══ PROVIDED MATERIAL

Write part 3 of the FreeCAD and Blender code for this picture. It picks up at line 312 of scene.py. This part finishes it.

════
══ PROVIDED MATERIAL

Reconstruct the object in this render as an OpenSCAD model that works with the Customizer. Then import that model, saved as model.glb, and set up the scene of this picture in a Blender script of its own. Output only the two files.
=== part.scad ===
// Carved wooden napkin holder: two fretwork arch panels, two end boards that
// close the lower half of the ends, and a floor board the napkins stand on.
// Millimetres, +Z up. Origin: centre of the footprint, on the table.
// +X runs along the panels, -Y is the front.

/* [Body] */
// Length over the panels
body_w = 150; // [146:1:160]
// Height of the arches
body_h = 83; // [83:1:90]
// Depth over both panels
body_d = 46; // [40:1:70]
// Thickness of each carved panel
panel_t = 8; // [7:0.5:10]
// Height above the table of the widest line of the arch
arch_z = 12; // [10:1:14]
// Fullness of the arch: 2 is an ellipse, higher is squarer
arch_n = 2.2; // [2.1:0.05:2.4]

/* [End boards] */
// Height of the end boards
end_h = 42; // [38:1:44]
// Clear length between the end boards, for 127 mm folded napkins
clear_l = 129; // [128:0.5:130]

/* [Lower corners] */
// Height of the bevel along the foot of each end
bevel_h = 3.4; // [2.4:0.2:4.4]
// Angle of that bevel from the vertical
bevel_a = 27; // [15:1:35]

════

### GIVEN PROBLEM
Of all the lines above, how many contain the word "part"? Answer with only the number.

### EXERCISE ANSWER
2